Definitiv! Ich glaube, nach den letzten Jahren sollte auch ein wenig Demut eine wichtige Rolle beim Berliner TSC spielen. Jahrelang musste man sich zu Weihnachten wünschen, dass die Rückrunde besser wird. Doch nun stehen wir zum Rückrundenstart auf Platz 4 und können ein wenig beruhigt in die nächsten Spiele gehen. Aber viel mehr bin ich mit der spielerischen Weiterentwicklung zufrieden. Vermehrt kommen Fans oder befreundete Trainer auf mich zu und gratulieren mir zu der tollen Spielweise, die wir inzwischen an den Tag legen.

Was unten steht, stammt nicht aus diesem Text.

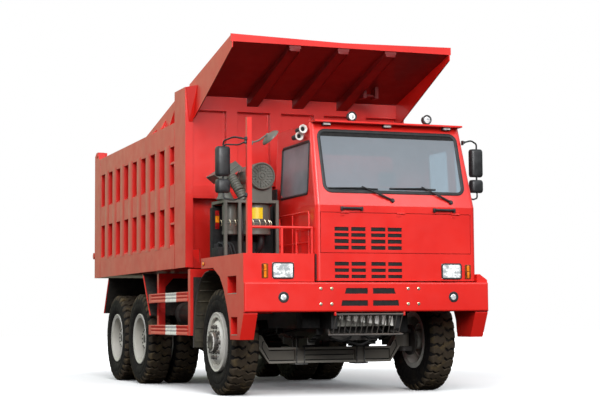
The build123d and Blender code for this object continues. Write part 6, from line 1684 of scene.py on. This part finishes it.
@dataclass
class FenderTrim:
    """Step treads, marker lamps and the liners behind the front wheels with their edge beads."""

    liner: tuple[Range, ...] = (
        (0.150, 1.610), (0.330, 1.592), (0.480, 1.530), (0.610, 1.432), (0.715, 1.300), (0.790, 1.140),
        (0.838, 0.960), (0.864, 0.780), (0.872, 0.600),
    )
    liner_x: Range = (1.165, 1.612)
    step_x: float = 1.661
    steps: tuple[tuple[float, float, float, float], ...] = (
        (1.2895, -1.092, -0.756, 0.085), (0.7805, -1.123, -0.886, 0.070),
    )

    def build(self) -> None:
        """Builds both sides."""
        treads, amber, base, liners, edges = shapes(5)
        for side in SIDES:
            for z, y0, y1, depth in self.steps:
                inner, outer = side * (self.step_x - depth), side * (self.step_x + 0.0005)
                treads.block((inner, y0, z), (outer, y1, z + 0.009), 0.003)
                for i in range(4):
                    x = side * (self.step_x - depth * (i + 0.6) / 4.4)
                    treads.block((x - 0.004, y0 + 0.01, z + 0.008), (x + 0.004, y1 - 0.01, z + 0.0115), 0.001)
            lamp, axis = (side * 1.6605, 0.255, 1.705 if side < 0 else 1.490), (side, 0, 0)
            foot = [(0.0, 0.0), (0.032, 0.0), (0.032, 0.004), (0.027, 0.006), (0.0, 0.006)]
            base.lathe(foot, lamp, axis, 24)
            amber.lathe([(0.026, 0.006), (0.022, 0.013), (0.010, 0.017), (0.0, 0.0175)], lamp, axis, 20)
            self.sheet(liners, side)
            edges.tube([(side * self.liner_x[1], y, z) for y, z in self.liner], 0.009)
        treads.piece("step_treads", BRIGHT)
        base.piece("side_marker_bases", ABS)
        amber.piece("side_marker_lenses", AMBER)
        liners.piece("front_wheel_liners", FLAP_DUSTY)
        edges.piece("front_liner_beads", CAST, slot=FRAME)

    def sheet(self, shape: Shape, side: int) -> None:
        """One liner: a bent sheet with pressed ribs across the wheel's width.

        Args:
            shape: the shape it is added to.
            side: -1 on the right, 1 on the left.
        """
        outline = [*self.liner, *((y + 0.006, z + 0.006) for y, z in reversed(self.liner))]
        x0, x1 = across(side, *self.liner_x)
        shape.prism(outline, "X", x0, x1)
        for (y0, z0), (y1, z1) in zip(self.liner[1:], self.liner[2:]):
            y, z = (y0 + y1) / 2, (z0 + z1) / 2
            shape.block((x0 + 0.02, y - 0.012, z - 0.012), (x1 - 0.02, y + 0.004, z + 0.004), 0.004)


@dataclass
class SideGear:
    """Pressed rails, tape and gussets of the side guards, and the tanks' hoops, straps and caps.

    A rail's section is given by its share of the height and how far it stands out.
    """

    face: float = 1.6535
    rails: tuple[Range, ...] = ((0.760, 0.900), (1.220, 1.355))
    section: Profile = (
        (0.00, 0.0), (0.05, 0.006), (0.27, 0.006), (0.33, 0.001), (0.38, 0.001), (0.44, 0.006), (0.60, 0.006),
        (0.66, 0.001), (0.71, 0.001), (0.77, 0.006), (0.95, 0.006), (1.00, 0.0),
    )
    gussets: tuple[Range, ...] = ((0.896, 1.554), (2.903, 1.441))
    tank_x: float = -1.150
    tank_z: float = 1.060

    def build(self) -> None:
        """Builds both sides."""
        rails, tape, gussets = shapes(3)
        for side in SIDES:
            for low, high in self.rails:
                self.rail(rails, side, low, high, (1.004, 2.896), 0.0)
                self.rail(tape, side, low, high, (1.560, 2.110), 0.0016)
            for y, post in self.gussets:
                corners = [(side * post, 1.592), (side * (post - 0.125), 1.592), (side * post, 1.455)]
                gussets.prism(corners, "Y", y, y + 0.012)
        rails.piece("guard_rail_pressings", RED)
        tape.piece("guard_tape", TAPE_WHITE)
        gussets.piece("guard_gussets", RED)
        self.tanks()

    def rail(self, shape: Shape, side: int, low: float, high: float, run: Range, lift: float) -> None:
        """A length of rail cover with two grooves along it.

        Args:
            shape: the shape it is added to.
            side: -1 on the right, 1 on the left.
            low: the rail's foot.
            high: the rail's top.
            run: its ends along Y.
            lift: how far it lies proud of the rail.
        """
        face, tall = self.face + lift, high - low
        outline = [(side * (face + out), low + tall * share) for share, out in self.section]
        outline += [(side * (self.face - 0.002), z) for z in (high, low)]
        shape.prism(outline, "Y", *run)

    def tanks(self) -> None:
        """Hoops on the air tank, straps and a filler on the fuel tank."""
        hoops, straps = shapes(2)
        for y in (1.42, 1.48, 1.54, 1.60, 1.66, 2.00, 2.62, 2.68, 2.74):
            hoop = [(0.170, -0.010), (0.176, -0.006), (0.176, 0.006), (0.170, 0.010)]
            hoops.lathe(hoop, (self.tank_x, y, self.tank_z), Y_AXIS, 48)
        dome = [(0.150, -0.001), (0.120, -0.020), (0.060, -0.034), (0.0, -0.038)]
        hoops.lathe(dome, (self.tank_x, 1.351, self.tank_z), Y_AXIS, 40)
        hoops.piece("air_tank_hoops", CAST, slot=FRAME, smooth=25.0)
        for y in (1.55, 2.05, 2.50):
            for x0, x1, z0, z1 in (
                (0.792, 1.436, 1.378, 1.386), (1.428, 1.4365, 0.800, 1.330), (0.860, 1.370, 0.733, 0.741),
            ):
                straps.block((x0, y - 0.030, z0), (x1, y + 0.030, z1), 0.002)
        filler = [(0.058, 0.0), (0.058, 0.024), (0.066, 0.028), (0.066, 0.050), (0.054, 0.060), (0.0, 0.060)]
        straps.lathe(filler, (1.18, 1.34, 1.379), Z_AXIS, 28)
        straps.piece("fuel_tank_straps", STEEL)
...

Klingt nach Zufriedenheit pur?
Wer mich kennt, weiß, dass ich nie zufrieden bin. Doch ich lasse mir auch nicht alles schlecht reden. Nach dem ersten Sieg gegen Osterode meinten alle, dass die so schwach waren. Aber der Sieg gegen Leipzig II zeigt, dass es nicht so ist. Auch ich musste mich im Laufe der Saison erst daran gewöhnen, nicht zu viel zu wollen und selbst auch mal zufrieden zu sein.
Dann schauen wir nach vorne. Wie geht es weiter?
Wie gesagt, wir werden uns ein wenig umstellen müssen. Neben Mareen Milse hat uns auch Magdalena Iwanow aus beruflichen Gründen verlassen. Daher werden wir in der Rückrunde vermehrt auf unsere sehr gute Jugend zurückgreifen. Sie werden erst einmal ins Training integriert und eventuell auch schon einige Einsatzzeiten in der Liga erhalten. Und diese Arbeit mit den Nachwuchstalenten macht nicht nur mir, sondern auch meinem Trainerteam und allen Spielerinnen großen Spaß. Da denken wir einfach an die persönliche Weiterentwicklung beim nicht leichten Sprung in den Frauenbereich und nicht an den kurzfristigen Erfolg.
Wichtig ist jetzt aber, so schnell wie möglich die notwendigen Punkte für den Klassenerhalt zu schaffen, gleichzeitig aber weiter an unserem Spielkonzept zu arbeiten. Je schneller wir fest für die 3.Liga im kommenden Jahr planen können, desto besser.
Aber auch der Wiederaufstieg der zweiten Mannschaft in die Oberliga ist für mich sehr wichtig. Der Abstand zwischen den beiden ersten Frauenteams muss wieder auf eine Liga verringert werden, damit beide Seiten noch mehr partizipieren und voneinander profitieren können.
Carlo, danke für das Gespräch und viel Erfolg in der Rückrunde.